Exercise.
Pull each line containing "script" out of the data and copy it.

◆ ◆ ◆ ◆

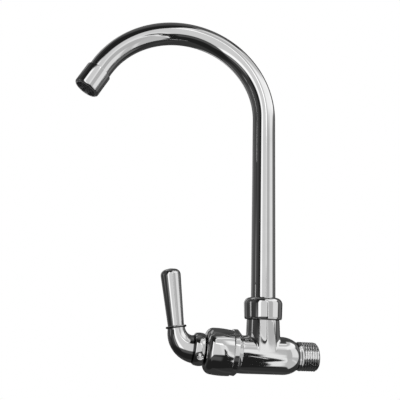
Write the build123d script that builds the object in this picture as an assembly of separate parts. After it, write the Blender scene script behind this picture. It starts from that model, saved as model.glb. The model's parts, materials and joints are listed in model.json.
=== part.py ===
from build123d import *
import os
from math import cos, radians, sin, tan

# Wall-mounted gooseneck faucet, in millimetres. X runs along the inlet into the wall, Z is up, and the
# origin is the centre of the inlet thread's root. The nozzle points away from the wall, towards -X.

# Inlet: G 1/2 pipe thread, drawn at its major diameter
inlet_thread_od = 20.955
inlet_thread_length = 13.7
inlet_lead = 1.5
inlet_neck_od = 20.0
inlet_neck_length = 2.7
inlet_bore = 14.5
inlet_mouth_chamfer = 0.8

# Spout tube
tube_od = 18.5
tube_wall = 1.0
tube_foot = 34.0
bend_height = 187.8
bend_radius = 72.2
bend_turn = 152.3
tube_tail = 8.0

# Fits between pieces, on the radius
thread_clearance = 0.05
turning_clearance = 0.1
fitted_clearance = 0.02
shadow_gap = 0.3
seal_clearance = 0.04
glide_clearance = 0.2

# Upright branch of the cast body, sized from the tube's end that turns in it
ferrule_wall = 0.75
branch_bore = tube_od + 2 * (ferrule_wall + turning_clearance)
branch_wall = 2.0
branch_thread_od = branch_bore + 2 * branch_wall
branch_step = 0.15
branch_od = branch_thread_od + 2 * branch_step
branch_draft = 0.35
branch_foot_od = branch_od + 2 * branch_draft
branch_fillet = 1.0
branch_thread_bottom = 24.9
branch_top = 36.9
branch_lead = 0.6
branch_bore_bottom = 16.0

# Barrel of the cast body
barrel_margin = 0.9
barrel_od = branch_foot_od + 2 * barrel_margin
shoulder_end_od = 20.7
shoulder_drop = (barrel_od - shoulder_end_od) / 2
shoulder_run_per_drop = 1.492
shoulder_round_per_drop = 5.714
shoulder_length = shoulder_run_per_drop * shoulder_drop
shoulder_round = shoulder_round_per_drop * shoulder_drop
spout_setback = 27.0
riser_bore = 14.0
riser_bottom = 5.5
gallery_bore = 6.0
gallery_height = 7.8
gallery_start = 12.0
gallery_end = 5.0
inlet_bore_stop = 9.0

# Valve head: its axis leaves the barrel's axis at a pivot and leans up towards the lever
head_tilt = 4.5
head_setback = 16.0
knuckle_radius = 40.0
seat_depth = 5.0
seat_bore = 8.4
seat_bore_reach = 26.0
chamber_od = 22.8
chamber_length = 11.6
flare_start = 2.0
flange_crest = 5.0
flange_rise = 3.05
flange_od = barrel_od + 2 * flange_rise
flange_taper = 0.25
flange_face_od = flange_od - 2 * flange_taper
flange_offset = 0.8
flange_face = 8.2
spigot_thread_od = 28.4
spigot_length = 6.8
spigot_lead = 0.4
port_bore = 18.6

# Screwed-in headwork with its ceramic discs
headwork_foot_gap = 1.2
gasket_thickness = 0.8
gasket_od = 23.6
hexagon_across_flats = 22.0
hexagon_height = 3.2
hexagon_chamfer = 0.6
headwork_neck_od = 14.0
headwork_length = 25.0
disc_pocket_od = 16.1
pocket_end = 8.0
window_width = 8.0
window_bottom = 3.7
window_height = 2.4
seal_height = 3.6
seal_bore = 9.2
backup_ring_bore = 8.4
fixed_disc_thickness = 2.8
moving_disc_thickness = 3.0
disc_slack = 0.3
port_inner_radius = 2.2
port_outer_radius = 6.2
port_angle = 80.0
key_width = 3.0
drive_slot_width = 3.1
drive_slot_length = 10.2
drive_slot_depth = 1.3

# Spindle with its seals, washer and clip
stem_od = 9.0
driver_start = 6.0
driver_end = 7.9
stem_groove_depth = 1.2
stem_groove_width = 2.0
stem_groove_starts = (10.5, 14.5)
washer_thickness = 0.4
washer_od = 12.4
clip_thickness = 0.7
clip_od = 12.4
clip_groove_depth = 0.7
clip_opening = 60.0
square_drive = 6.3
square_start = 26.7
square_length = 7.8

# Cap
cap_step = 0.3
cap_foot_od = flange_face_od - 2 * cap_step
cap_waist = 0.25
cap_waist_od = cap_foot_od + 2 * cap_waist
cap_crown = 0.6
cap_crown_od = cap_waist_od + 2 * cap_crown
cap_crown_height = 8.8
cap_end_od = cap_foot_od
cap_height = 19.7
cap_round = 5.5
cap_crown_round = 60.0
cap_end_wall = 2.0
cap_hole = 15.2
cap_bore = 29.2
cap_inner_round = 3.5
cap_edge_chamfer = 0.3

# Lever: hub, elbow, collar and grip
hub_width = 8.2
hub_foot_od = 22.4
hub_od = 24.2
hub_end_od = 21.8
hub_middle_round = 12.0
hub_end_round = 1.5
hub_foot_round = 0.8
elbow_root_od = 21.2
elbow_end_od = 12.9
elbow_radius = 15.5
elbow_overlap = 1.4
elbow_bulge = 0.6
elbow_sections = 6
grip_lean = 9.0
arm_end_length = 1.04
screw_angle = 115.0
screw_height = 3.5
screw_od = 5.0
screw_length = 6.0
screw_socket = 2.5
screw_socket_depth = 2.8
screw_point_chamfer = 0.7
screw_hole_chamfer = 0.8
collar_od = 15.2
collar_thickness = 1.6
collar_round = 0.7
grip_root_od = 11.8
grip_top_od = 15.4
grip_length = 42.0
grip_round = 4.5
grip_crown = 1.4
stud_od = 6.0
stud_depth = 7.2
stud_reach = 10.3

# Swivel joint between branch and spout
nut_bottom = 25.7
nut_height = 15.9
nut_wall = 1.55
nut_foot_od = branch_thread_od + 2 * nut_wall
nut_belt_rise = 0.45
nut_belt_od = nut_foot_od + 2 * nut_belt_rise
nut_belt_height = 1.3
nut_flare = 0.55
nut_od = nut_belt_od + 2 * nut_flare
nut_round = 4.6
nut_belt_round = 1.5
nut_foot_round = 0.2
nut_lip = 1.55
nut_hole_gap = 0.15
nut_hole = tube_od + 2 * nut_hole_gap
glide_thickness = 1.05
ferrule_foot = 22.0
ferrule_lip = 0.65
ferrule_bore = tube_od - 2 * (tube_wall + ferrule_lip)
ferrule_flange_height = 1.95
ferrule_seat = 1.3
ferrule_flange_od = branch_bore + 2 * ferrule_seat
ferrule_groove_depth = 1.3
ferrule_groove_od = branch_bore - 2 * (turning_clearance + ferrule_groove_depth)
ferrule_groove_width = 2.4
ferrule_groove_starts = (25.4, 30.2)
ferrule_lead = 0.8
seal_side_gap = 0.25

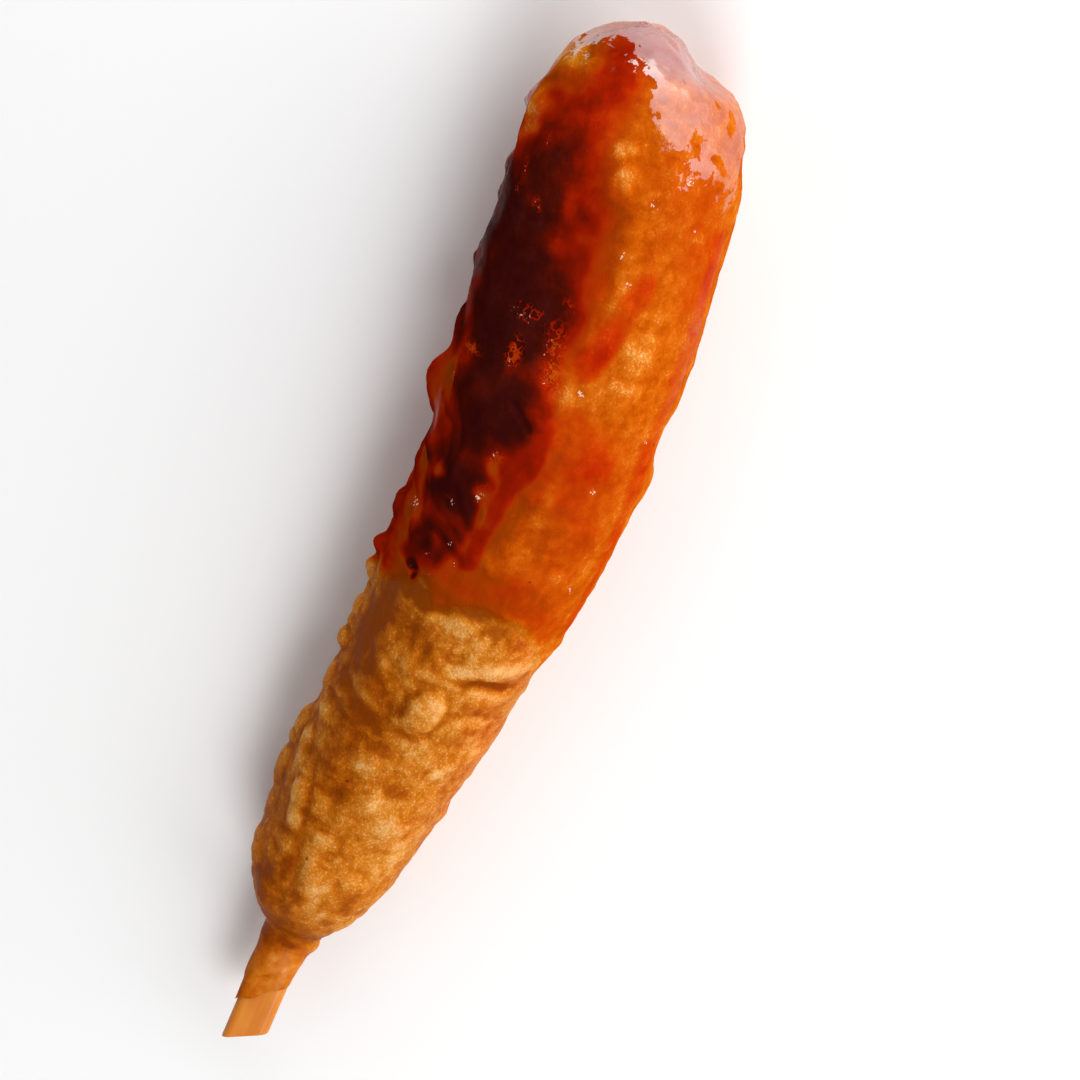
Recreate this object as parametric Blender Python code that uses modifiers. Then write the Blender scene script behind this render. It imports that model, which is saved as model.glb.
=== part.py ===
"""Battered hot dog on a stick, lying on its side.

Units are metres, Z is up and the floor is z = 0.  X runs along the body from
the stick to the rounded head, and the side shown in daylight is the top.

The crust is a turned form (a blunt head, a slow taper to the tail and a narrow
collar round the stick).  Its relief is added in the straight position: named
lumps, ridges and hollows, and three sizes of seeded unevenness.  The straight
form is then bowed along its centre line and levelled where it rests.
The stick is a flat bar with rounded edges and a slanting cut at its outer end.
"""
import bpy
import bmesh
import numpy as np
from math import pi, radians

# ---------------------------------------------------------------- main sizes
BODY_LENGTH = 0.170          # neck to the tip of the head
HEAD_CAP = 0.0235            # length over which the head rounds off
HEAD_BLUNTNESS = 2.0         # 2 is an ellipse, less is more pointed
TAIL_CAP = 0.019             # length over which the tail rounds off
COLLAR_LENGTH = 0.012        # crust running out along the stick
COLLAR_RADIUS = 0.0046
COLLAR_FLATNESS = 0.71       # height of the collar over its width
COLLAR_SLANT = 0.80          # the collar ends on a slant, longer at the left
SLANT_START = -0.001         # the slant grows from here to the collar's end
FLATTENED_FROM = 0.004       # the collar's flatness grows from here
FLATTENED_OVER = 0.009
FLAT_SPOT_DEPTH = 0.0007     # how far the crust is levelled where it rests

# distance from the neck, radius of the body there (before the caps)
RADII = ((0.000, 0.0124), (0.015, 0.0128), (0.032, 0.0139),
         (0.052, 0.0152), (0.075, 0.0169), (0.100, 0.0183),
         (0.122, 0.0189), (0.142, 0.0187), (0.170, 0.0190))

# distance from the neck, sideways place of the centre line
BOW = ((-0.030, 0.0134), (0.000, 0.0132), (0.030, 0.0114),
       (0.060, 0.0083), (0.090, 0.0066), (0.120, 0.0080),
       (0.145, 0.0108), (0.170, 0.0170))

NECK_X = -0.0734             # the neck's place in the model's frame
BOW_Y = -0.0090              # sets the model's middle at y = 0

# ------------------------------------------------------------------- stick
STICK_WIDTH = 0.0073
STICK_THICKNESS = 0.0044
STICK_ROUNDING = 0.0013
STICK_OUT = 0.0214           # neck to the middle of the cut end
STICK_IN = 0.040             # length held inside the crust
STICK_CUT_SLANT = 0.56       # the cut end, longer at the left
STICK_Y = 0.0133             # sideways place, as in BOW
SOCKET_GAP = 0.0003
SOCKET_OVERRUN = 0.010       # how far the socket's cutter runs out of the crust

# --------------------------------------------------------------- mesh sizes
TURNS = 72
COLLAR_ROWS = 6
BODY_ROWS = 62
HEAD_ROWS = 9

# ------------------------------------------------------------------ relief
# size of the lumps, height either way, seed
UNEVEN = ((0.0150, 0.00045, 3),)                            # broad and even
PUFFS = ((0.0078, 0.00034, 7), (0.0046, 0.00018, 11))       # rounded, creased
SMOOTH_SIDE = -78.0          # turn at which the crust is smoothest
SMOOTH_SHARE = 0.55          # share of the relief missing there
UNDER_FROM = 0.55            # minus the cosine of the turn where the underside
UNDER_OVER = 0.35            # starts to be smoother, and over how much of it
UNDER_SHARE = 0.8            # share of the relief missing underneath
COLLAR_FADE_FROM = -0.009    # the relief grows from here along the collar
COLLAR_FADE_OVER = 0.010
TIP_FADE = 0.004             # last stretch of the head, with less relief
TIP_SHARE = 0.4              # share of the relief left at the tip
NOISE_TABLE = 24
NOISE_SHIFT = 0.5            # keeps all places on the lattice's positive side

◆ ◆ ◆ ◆

Response for this exercise.
Write the build123d script that builds the object in this picture as an assembly of separate parts. After it, write the Blender scene script behind this picture. It starts from that model, saved as model.glb. The model's parts, materials and joints are listed in model.json.
Recreate this object as parametric Blender Python code that uses modifiers. Then write the Blender scene script behind this render. It imports that model, which is saved as model.glb.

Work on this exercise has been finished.